When we overlook this question, it is not inevitably because we are morally corrupt people. In reality, we tend to ignore it because we are afraid—afraid that others will notice that our weaknesses exist, afraid that those weaknesses will be perceived as so great that our skills will be discounted. In short, we fear that who we really are is not enough to persuade an employer to hire us. The temptation to disguise and deceive proves most appealing when we do not trust others to witness our shortcomings with a merciful eye. We forget that others, like us, are weak, and assume that they exemplify every strength that we wish we had, except for one: the capacity to forgive.
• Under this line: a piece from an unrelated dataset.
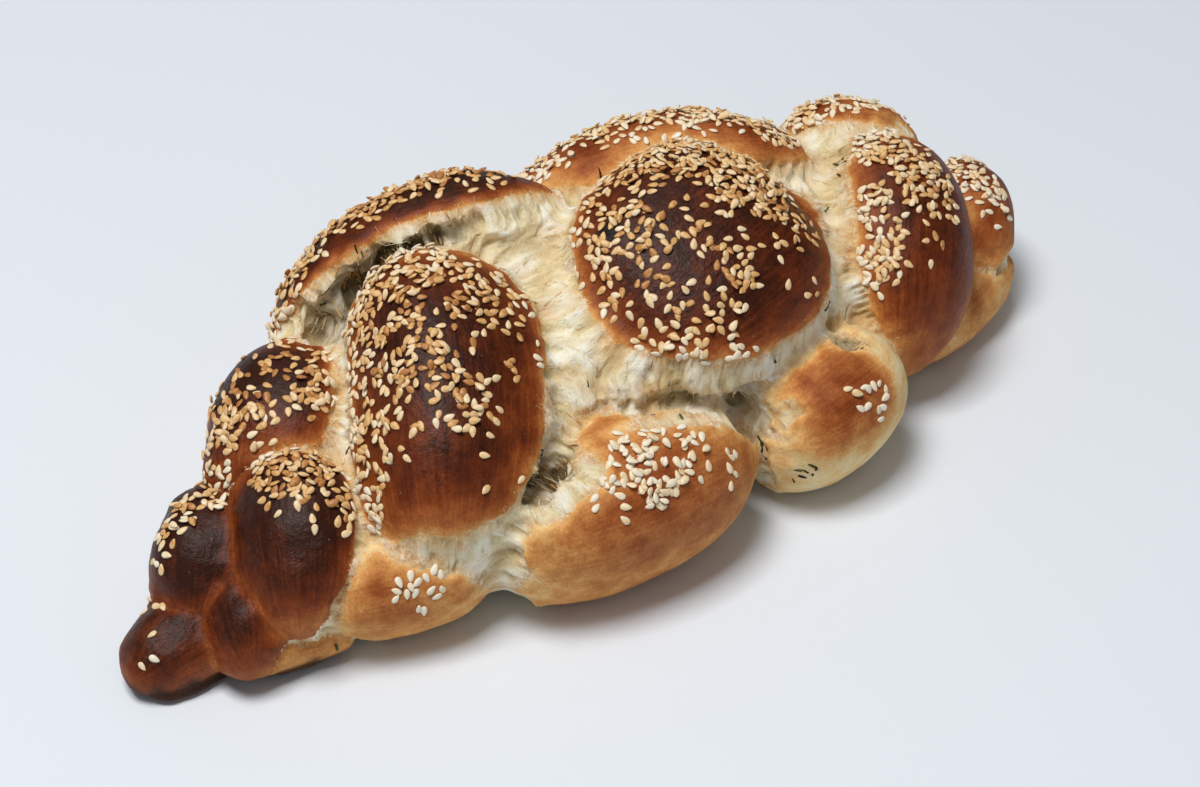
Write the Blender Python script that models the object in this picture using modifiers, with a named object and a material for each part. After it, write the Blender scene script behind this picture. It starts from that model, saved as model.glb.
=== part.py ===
"""A braided loaf, about 303 mm long, baked flat on a tray.

The loaf is one baked piece. Four ropes of dough are plaited over and under each other, and
wherever a rope comes to the surface the oven swells it into a rounded lobe. The lobes stand
in four rows round a soft middle: two rows on the crown, one low row on each side, and a small
knot of lobes at the pointed end. Where neighbours rose apart the dough tore, which leaves a
few hollows between them. The underside is flat, as the tray left it.

Frame: the loaf's long axis is X, its pointed end towards -X. The front side faces -Y, +Z is
up, and the origin is under the middle of the loaf, on the flat base.
"""

import math
from collections import namedtuple

import bmesh
import bpy
from mathutils import Matrix, Vector

MM = 0.001

# Driving dimensions.
LOAF_LENGTH = 303 * MM
DRAWN_LENGTH = 303 * MM  # the length at which the tables below are drawn
SCALE = LOAF_LENGTH / DRAWN_LENGTH

FULLNESS = 2.25  # of most lobes: 2 makes a lobe an ellipsoid, and more makes it plumper
LOBE_SEGMENTS = 40
LOBE_RINGS = 20
VOXEL = 1.8 * MM * SCALE  # grain of the mesh in which the lobes grow together
CREASE_SMOOTHING = 2  # passes that soften the creases between the lobes
KEPT_SHARE = 0.085  # of the grown mesh's triangles, after thinning
TRAY_DEPTH = 40 * MM * SCALE  # thickness of the block that flattens the base
TRAY_REACH = 1.3  # the block's side, as a share of the loaf's length
HOLLOW_SUBDIVISIONS = 2

# One swelling of a rope. at is its middle and half its half sizes along the rope, across it and
# through it, in millimetres. turn is heading, climb and lean in degrees: heading turns the rope
# from +X towards +Y, climb lifts its far end, and lean rolls its crust towards the front.
# sag is how far its two ends dive under their neighbours, in millimetres. full is how plump it is.
Lobe = namedtuple("Lobe", "name at half turn sag full", defaults=(FULLNESS,))

POINTED_END = (
    Lobe("nose", (-130.5, -8.5, 8.5), (21, 13, 10.5), (15, 0, 10), 2),
    Lobe("nose_wrap", (-119, -17, 16), (17, 9.5, 11), (72, 12, 30), 3),
    Lobe("nose_back", (-118, 2, 20), (20, 15, 16), (45, 15, 0), 4),
)
CROWN_FRONT = (
    Lobe("crown_front_1", (-99, -13, 28), (27, 17, 20), (65, 25, 30), 5, 2.3),
    Lobe("crown_front_2", (-48, -8, 44), (47, 28, 29), (62, 22, 30), 8, 3.0),
    Lobe("crown_front_3", (31, -9, 49), (40, 37, 31), (12, 5, 25), 6, 2.6),
    Lobe("crown_front_4", (98, -15, 38), (38, 23, 24), (62, 25, 25), 6, 2.3),
    Lobe("crown_front_5", (133, -9, 24), (22, 15, 17), (50, 20, 15), 4),
)
CROWN_BACK = (
    Lobe("crown_back_1", (-85, 16, 35), (30, 20, 21), (42, 20, 0), 6),
    Lobe("crown_back_2", (-30, 32, 56), (47, 19, 24), (-14, 14, -10), 9),
    Lobe("crown_back_3", (46, 26, 51), (50, 20, 24), (-17, 0, -10), 6),
    Lobe("crown_back_4", (106, 14, 42), (26, 18, 22), (-25, -10, 0), 6),
)
LOW_FRONT = (
    Lobe("low_front_1", (-108, -25, 9), (19, 9, 9), (-10, 0, 30), 0),
    Lobe("low_front_2", (-78, -31, 18), (27, 15, 18), (-15, 0, 30), 0),
    Lobe("low_front_3", (-19, -44, 22), (41, 22, 27), (-5, 0, 30), 0),
    Lobe("low_front_4", (51, -45, 20), (26, 19, 24), (10, 0, 30), 0),
    Lobe("low_front_5", (117, -22, 12), (28, 13, 14), (15, 0, 30), 0),
)
LOW_BACK = (
    Lobe("low_back_1", (-71, 30, 18), (28, 16, 20), (10, 0, -30), 0),
    Lobe("low_back_2", (-15, 46, 24), (38, 20, 26), (-5, 0, -30), 0),
    Lobe("low_back_3", (52, 42, 24), (36, 20, 26), (-15, 0, -30), 0),
    Lobe("low_back_4", (105, 22, 18), (28, 16, 20), (-15, 0, -30), 0),
)
MIDDLE = (
    Lobe("middle_left", (-77, 0, 18), (48, 26, 20), (0, 0, 0), 0),
    Lobe("middle", (17, 2, 32), (85, 44, 35), (0, 0, 0), 0),
    Lobe("middle_right", (93, 0, 24), (42, 28, 26), (0, 0, 0), 0),
)
LOBES = POINTED_END + CROWN_FRONT + CROWN_BACK + LOW_FRONT + LOW_BACK + MIDDLE

# Where the rising dough tore open. The names say between which lobes.
HOLLOWS = (
    Lobe("under_crown_back_2", (-47, 26, 66.5), (20, 6, 8.5), (-15, 20, 0), 0),
    Lobe("between_crown_and_low_front", (-41, -45, 43), (9, 4.5, 6), (12, 5, 0), 0),
    Lobe("between_low_front_3_and_4", (26, -46, 34), (4, 9, 9), (15, 0, 0), 0),
)

CRUST_COLOUR = (0.24, 0.09, 0.035, 1.0)
CRUST_ROUGHNESS = 0.45


def clear_scene():
    """Start from an empty scene."""
    for obj in list(bpy.data.objects):
        bpy.data.objects.remove(obj)


def collection(name):
    """A new collection in the scene."""
    made = bpy.data.collections.new(name)
    bpy.context.scene.collection.children.link(made)
    return made


def crust_material():
    """Egg-washed crust."""
    material = bpy.data.materials.new("crust")
    material.use_nodes = True
    shader = material.node_tree.nodes["Principled BSDF"]
    shader.inputs["Base Color"].default_value = CRUST_COLOUR
    shader.inputs["Roughness"].default_value = CRUST_ROUGHNESS
    shader.inputs["Metallic"].default_value = 0.0
    return material


def place_of(lobe):
    """The matrix that stands a lobe in the loaf: lean, then climb, then heading."""
    heading, climb, lean = (math.radians(angle) for angle in lobe.turn)
    turn = (
        Matrix.Rotation(heading, 4, "Z")
        @ Matrix.Rotation(-climb, 4, "Y")
        @ Matrix.Rotation(lean, 4, "X")
    )
    return Matrix.Translation(Vector(lobe.at) * MM * SCALE) @ turn


def shape_point(point, lobe):
    """Swell one point of a unit sphere into the lobe's form, before it is placed."""
    swell = sum(abs(c) ** lobe.full for c in point) ** (-1 / lobe.full)
    along, across, through = point * swell
    length, width, height = lobe.half
    bent = Vector((along * length, across * width, through * height - lobe.sag * along**2))
    return bent * MM * SCALE


def add_lobe(mesh, lobe):
    """Add one lobe to a bmesh as a closed, bent, plumped sphere."""
    made = bmesh.ops.create_uvsphere(
        mesh, u_segments=LOBE_SEGMENTS, v_segments=LOBE_RINGS, radius=1.0
    )
    place = place_of(lobe)
    for vertex in made["verts"]:
        vertex.co = place @ shape_point(vertex.co, lobe)


def object_from(mesh, name, home):
    """An object that holds a bmesh, in a collection."""
    data = bpy.data.meshes.new(name)
    mesh.to_mesh(data)
    mesh.free()
    obj = bpy.data.objects.new(name, data)
    home.objects.link(obj)
    return obj


def tray_block(home):
    """A block whose top is the tray: what the loaf would sink below it is cut away."""
    mesh = bmesh.new()
    bmesh.ops.create_cube(mesh, size=1.0)
    side = TRAY_REACH * LOAF_LENGTH
    bmesh.ops.scale(mesh, vec=(side, side, TRAY_DEPTH), verts=mesh.verts)
    bmesh.ops.translate(mesh, vec=(0, 0, -TRAY_DEPTH / 2), verts=mesh.verts)
    return object_from(mesh, "tray_block", home)


def hollow_cutter(hollow, home):
    """A rounded cutter for one torn hollow."""
    mesh = bmesh.new()
    bmesh.ops.create_icosphere(mesh, subdivisions=HOLLOW_SUBDIVISIONS, radius=1.0)
    size = Vector(hollow.half) * MM * SCALE
    bmesh.ops.scale(mesh, vec=size, verts=mesh.verts)
    bmesh.ops.transform(mesh, matrix=place_of(hollow), verts=mesh.verts)
    return object_from(mesh, hollow.name, home)


def cut(obj, cutter):
    """Take the cutter away from the object, and keep the cutter out of the render."""
    modifier = obj.modifiers.new(cutter.name, "BOOLEAN")
    modifier.operation = "DIFFERENCE"
    modifier.solver = "EXACT"
    modifier.object = cutter
    cutter.hide_render = True
    cutter.display_type = "WIRE"


def raise_loaf(home):
    """The lobes grown together into one body, softened and thinned."""
    mesh = bmesh.new()
    for lobe in LOBES:
        add_lobe(mesh, lobe)
    loaf = object_from(mesh, "braided_loaf", home)
    grow = loaf.modifiers.new("grow_together", "REMESH")
    grow.mode = "VOXEL"
    grow.voxel_size = VOXEL
    soften = loaf.modifiers.new("soften_creases", "SMOOTH")
    soften.iterations = CREASE_SMOOTHING
    thin = loaf.modifiers.new("thin", "DECIMATE")
    thin.ratio = KEPT_SHARE
    return loaf


def bake_mesh(obj):
    """Replace the object's mesh by its evaluated one, and drop the modifiers."""
    graph = bpy.context.evaluated_depsgraph_get()
    finished = bpy.data.meshes.new_from_object(obj.evaluated_get(graph))
    obj.modifiers.clear()
    obj.data = finished
    obj.data.name = obj.name


def centre_over_origin(obj):
    """Move the mesh so that its box is centred on X and Y. The base stays at Z = 0."""
    corners = [vertex.co for vertex in obj.data.vertices]
    for axis in (0, 1):
        middle = (min(c[axis] for c in corners) + max(c[axis] for c in corners)) / 2
        for corner in corners:
            corner[axis] -= middle


def main():
    clear_scene()
    parts = collection("braided_loaf")
    cutters = collection("cutters")
    loaf = raise_loaf(parts)
    cut(loaf, tray_block(cutters))
    for hollow in HOLLOWS:
        cut(loaf, hollow_cutter(hollow, cutters))
    bake_mesh(loaf)
    centre_over_origin(loaf)
    loaf.data.materials.clear()
    loaf.data.materials.append(crust_material())
    loaf.data.shade_smooth()


main()
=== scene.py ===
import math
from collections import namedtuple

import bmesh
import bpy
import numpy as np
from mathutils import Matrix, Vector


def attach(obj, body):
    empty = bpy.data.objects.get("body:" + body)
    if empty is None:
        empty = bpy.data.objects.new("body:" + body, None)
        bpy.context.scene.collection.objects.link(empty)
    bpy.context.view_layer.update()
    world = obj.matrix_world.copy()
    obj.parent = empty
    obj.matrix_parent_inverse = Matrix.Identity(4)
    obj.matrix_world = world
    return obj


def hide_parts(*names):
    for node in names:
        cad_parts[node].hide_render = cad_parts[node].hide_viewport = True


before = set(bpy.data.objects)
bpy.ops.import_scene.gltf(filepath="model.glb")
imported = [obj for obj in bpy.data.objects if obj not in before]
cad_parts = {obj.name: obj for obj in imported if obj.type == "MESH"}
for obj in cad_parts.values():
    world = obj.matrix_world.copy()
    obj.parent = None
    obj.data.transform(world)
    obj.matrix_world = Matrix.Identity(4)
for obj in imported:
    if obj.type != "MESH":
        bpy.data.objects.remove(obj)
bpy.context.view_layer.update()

# %% [markdown]
# # A braided loaf
#
# This lesson bakes a braided loaf in Blender. On the real loaf, ropes of dough are plaited,
# brushed with egg and strewn with sesame. In the oven every rope swells where it comes to the
# surface, and where two swellings part the dough tears and shows pale, stringy crumb.
#
# The loaf could be sculpted by hand, but a sculpture can't be changed by a number. So it is built
# the way it grew: lobes first, then the tears between them, then the browning, then the seeds.

MM = 0.001

# %% [markdown]
# ## The lobes
#
# Each lobe is one swelling of a rope. It is a plumped ellipsoid with its own place, size and turn:
# heading turns the rope from +X towards +Y, climb lifts its far end, lean rolls its crust towards
# the front, and sag is how far its ends dive under their neighbours. They are the lobes of the
# solid model, because the loaf's size was settled there. A fullness of 2 would be a plain
# ellipsoid, and more makes the lobe boxier, as dough that fills its corner is.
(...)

However, C. S. Lewis suggests in The Screwtape Letters that we ought to give ourselves the same approbation we would give to others for comparable greatness. When we do so, we both recognize our own worth and also see how indispensably others have contributed to it. The opportunities that demonstrate we are valuable people are not of our creation; they are given to us by others. Our power only extends to our ability to collect the courage we need in order to receive the opportunities they offer. When we do so without resisting the forgiveness of others, or concealing our weaknesses, we discover that we are “magnified”. Our weaknesses do not fade into the background, but rather our potential employers can at last see us “up close”, swarming with strengths so potent that few (even ourselves) have ever observed anything like it. In light of these unforeseen abilities, there is essentially nothing to forgive.
Yes, a detailed, honest view of who we are is frightening to put forward. Unlike fiction, there is no safe place in writing résumés. There are no pseudonyms offering concealment, no images to symbolize lingering emotional aches. All we have is who we are, but on closer inspection, we finally find that this is enough. When we truly understand that we have the capacity to exceed expectations and not just meet them, we have the freedom to be honest regarding our shortcomings. In order to have the courage to be humble, we must first display our inherent power to achieve.